Tolstoï est muet sur les droits de l’homme. Il ne lui propose que des devoirs, en échange du bonheur, qui est dans la pureté de conscience. Il offre donc une religion, car cette philosophie a la foi : elle en porte le caractère capital, qui est de fixer entre l’individu et l’univers, entre l’amour-propre et l’amour de Dieu, un rapport immuable, où le doute n’est plus permis et où, au regard de l’infiniment grand, le moi est un infiniment petit, une quantité négligeable, un pur rien.

Toutes les religions sont venues de l’Orient, parce que l’âme orientale immole entièrement le moi humain à l’infini : soit qu’elle l’en accable, soit qu’elle l’y absorbe ; qu’elle l’y mesure ou qu’elle l’y perde. La foi est à ce prix : c’est le point où toute philosophie, digne de ce nom, rencontre la religion ; quelles que soient leurs trajectoires, le terme des forces est unique, et elles y coïncident.

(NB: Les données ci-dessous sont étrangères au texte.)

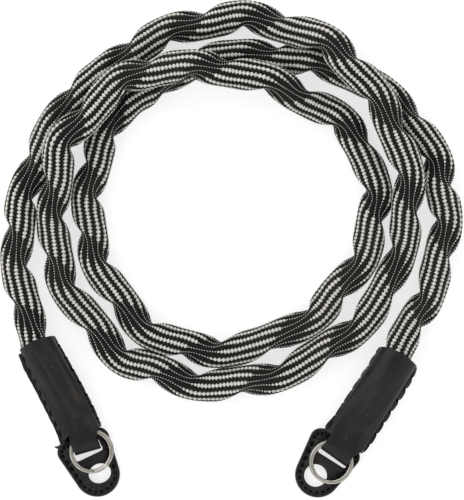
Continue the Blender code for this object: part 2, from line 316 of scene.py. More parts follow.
def laid_mesh(name, shape, centres, along, across, out, floor=None):
    """One mesh of many copies of a small shape, each stretched onto its own directions. With a
    floor given, no corner goes below it."""
    points = np.array([corner.co for corner in shape.verts])
    corners = np.concatenate([[corner.index for corner in face.verts] for face in shape.faces])
    sizes = np.array([len(face.verts) for face in shape.faces])
    count = len(centres)
    places = (
        centres[:, None]
        + points[None, :, 0:1] * along[:, None]
        + points[None, :, 1:2] * across[:, None]
        + points[None, :, 2:3] * out[:, None]
    ).reshape(-1, 3)
    if floor is not None:
        places[:, 2] = np.maximum(places[:, 2], floor)
    mesh = bpy.data.meshes.new(name)
    mesh.vertices.add(len(places))
    mesh.vertices.foreach_set("co", places.ravel())
    mesh.loops.add(count * len(corners))
    starts = np.arange(count)[:, None] * len(points)
    mesh.loops.foreach_set("vertex_index", (corners[None] + starts).ravel())
    mesh.polygons.add(count * len(sizes))
    ends = np.cumsum(np.tile(sizes, count))
    mesh.polygons.foreach_set("loop_start", np.concatenate([[0], ends[:-1]]))
    mesh.polygons.foreach_set("use_smooth", np.ones(count * len(sizes), bool))
    lay = mesh.attributes.new("lay", "FLOAT_VECTOR", "POINT")
    lay.data.foreach_set("vector", np.tile(points, (count, 1)).ravel())
    mesh.update(calc_edges=True)
    return mesh


# The braid's cover has 12 white and 12 black columns of stitches. On the round side of the twist
# the white stitches are full lozenges; in the flat side they shrink to small dashes.
COLUMNS = 12
BRAID_RADIUS = 4.6 * MM
FLAT_DEPTH, FLAT_SPREAD = 0.9 * MM, 1.6
BULGE = 0.65 * MM
GATHER, GATHER_TWICE = 0.14, 0.02
TABLE_TOP, TABLE_PRESS = 0.05 * MM, 0.15 * MM
ROUND_PITCH, FLAT_PITCH = 1.22 * MM, 0.9 * MM
STITCH_RISE = 0.25 * MM
GROUND_STEP, GROUND_DEPTH = 1.3 * MM, 0.1 * MM

# Angles round from the middle of the flat side: how far it reaches and over how much of that it
# fades out; how far the dashes reach; where the lozenges start to close up, and over how much.
FLAT_REACH, FLAT_FADE = 1.38, 0.35
DASH_REACH = 1.15
CLOSING_FROM, CLOSING_OVER = 1.95, 0.75

# How much of its room each stitch fills across and along the cord, and its share of the rise.
# Then how much less a closed lozenge fills, and how much wider the black is in the flat side.
LOZENGE = (1.28, 1.3, 1.0)
DASH = (0.4, 0.8, 0.85)
BLACK_STITCH = (1.05, 1.02, 0.86)
CLOSED_BY = (0.5, 0.35)
BLACK_SPREAD = 0.7

tangents = np.gradient(braid_line, travel, axis=0)
tangents /= np.linalg.norm(tangents, axis=1)[:, None]
lefts = np.cross((0, 0, 1), tangents)
lefts /= np.linalg.norm(lefts, axis=1)[:, None]
ups = np.cross(tangents, lefts)
flat_angle = -math.pi * twist


def from_flat(angle, at):
    """How far round from the middle of the flat side, from -pi to pi."""
    away = angle - np.interp(at, travel, flat_angle)
    return (away + math.pi) % (2 * math.pi) - math.pi


def flatness(away):
    """1 in the flat side of the twist, and 0 on its round side."""
    return np.clip((FLAT_REACH - np.abs(away)) / FLAT_FADE, 0, 1)


def at_length(values, at):
    """Values that belong to the points of the braid's line, read at these lengths of cord."""
    return np.column_stack([np.interp(at, travel, values[:, axis]) for axis in range(3)])


def on_braid(angle, at):
    """The point of the cover that a column passes at this length of cord. Columns gather a
    little on the flat side, which is pressed in, and the cover is pushed out on both sides."""
    away = from_flat(angle, at)
    turned = angle - GATHER * np.sin(away) - GATHER_TWICE * np.sin(2 * away)
    sink = FLAT_DEPTH * (0.5 + 0.5 * np.cos(np.clip(away * FLAT_SPREAD, -math.pi, math.pi)))
    sink -= BULGE * np.sin(away) ** 2
    out = at_length(lefts, at) * np.cos(turned)[:, None]
    out += at_length(ups, at) * np.sin(turned)[:, None]
    out /= np.linalg.norm(out, axis=1)[:, None]
    point = at_length(braid_line, at) + out * (BRAID_RADIUS - sink)[:, None]
    # Where it would go through the table it is pressed flat.
    above_table = (point[:, 2] - TABLE_TOP - STITCH_RISE) / TABLE_PRESS
    point[:, 2] = TABLE_TOP + STITCH_RISE + TABLE_PRESS * np.logaddexp(0, above_table)
    return point


def column_of_stitches(number, white):
    """Centres and directions of one column's stitches, in order from the left sleeve."""
    angle = 2 * math.pi * (number + (0 if white else 0.5)) / COLUMNS
    fine = np.linspace(0, travel[-1], 8 * len(travel))
    pitch = ROUND_PITCH + (FLAT_PITCH - ROUND_PITCH) * flatness(from_flat(angle, fine))
    count = np.concatenate([[0], np.cumsum(np.diff(fine) / pitch[:-1])])
    first = (number % 2) / 2 + (0.25 if white else 0.75)
    at = np.interp(np.arange(first, count[-1], 1.0), count, fine)
    pitch = np.interp(at, fine, pitch)
    away = from_flat(angle, at)
    centres = on_braid(angle, at)
    along = on_braid(angle, at + pitch / 2) - on_braid(angle, at - pitch / 2)
    side = 2 * math.pi / COLUMNS / 4
    beside = on_braid(angle + side, at) - on_braid(angle - side, at)
    room = np.linalg.norm(beside, axis=1)
    out = np.cross(beside, along)
    out /= np.linalg.norm(out, axis=1)[:, None]
    if white:
        # Going along the cord, the white closes up over a few stitches and opens at once.
        closing = np.clip((away + CLOSING_FROM) / CLOSING_OVER, 0, 1) * (away < 0)
        wide = LOZENGE[0] * (1 - CLOSED_BY[0] * closing)
        long = LOZENGE[1] - CLOSED_BY[1] * closing
        in_flat = np.abs(away) < DASH_REACH
        wide, long, rise = (
            np.where(in_flat, *shares) for shares in zip(DASH, (wide, long, LOZENGE[2]))
        )
    else:
        wide, long, rise = (np.full(len(at), share) for share in BLACK_STITCH)
        wide += BLACK_SPREAD * flatness(away)
    across = np.cross(out, along)
    across *= (room * wide / 2 / np.linalg.norm(across, axis=1))[:, None]
    return centres, along * (long / 2)[:, None], across, out * (STITCH_RISE * rise)[:, None]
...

Le Bien est cet infini où Tolstoï ne conçoit même pas que le néant de l’homme résiste, car il ne prend quelque réalité que par rapport à lui. Tous les Russes, à cet égard, ont l’imagination orientale. L’individu leur semble un point, et sa prétention de compter par lui-même une vanité absurde. La politique slave est une expression concrète de cet esprit. La vie universelle hante leur pensée ; et leur foi n’élude jamais cette toute-présence. De là, leur grandeur morale et leur rôle dans le monde ; elle en doit être l’espoir contre le génie automate des peuples saxons : si tant est qu’il ne soit pas illusoire de nourrir une espérance quelconque pour le genre humain. Il ne vous est pas mauvais, en tout cas, de l’entretenir. Comme vous espérez pour vous, ne désespérez pas de lui : vous y avez votre intérêt.

Les Russes savent souffrir ; ils l’aiment, cette souffrance, et en pratiquent la communion, qui seule permet un amour si singulier. La mesure qu’ils font de toutes choses à l’étalon unique du bien, les engage à les toutes dédaigner. Ils pratiquent, de nature, cette vie éternelle, qui rend misérables les promesses de l’autre. De la sorte, ils ne daignent, ou ne savent pas vouloir.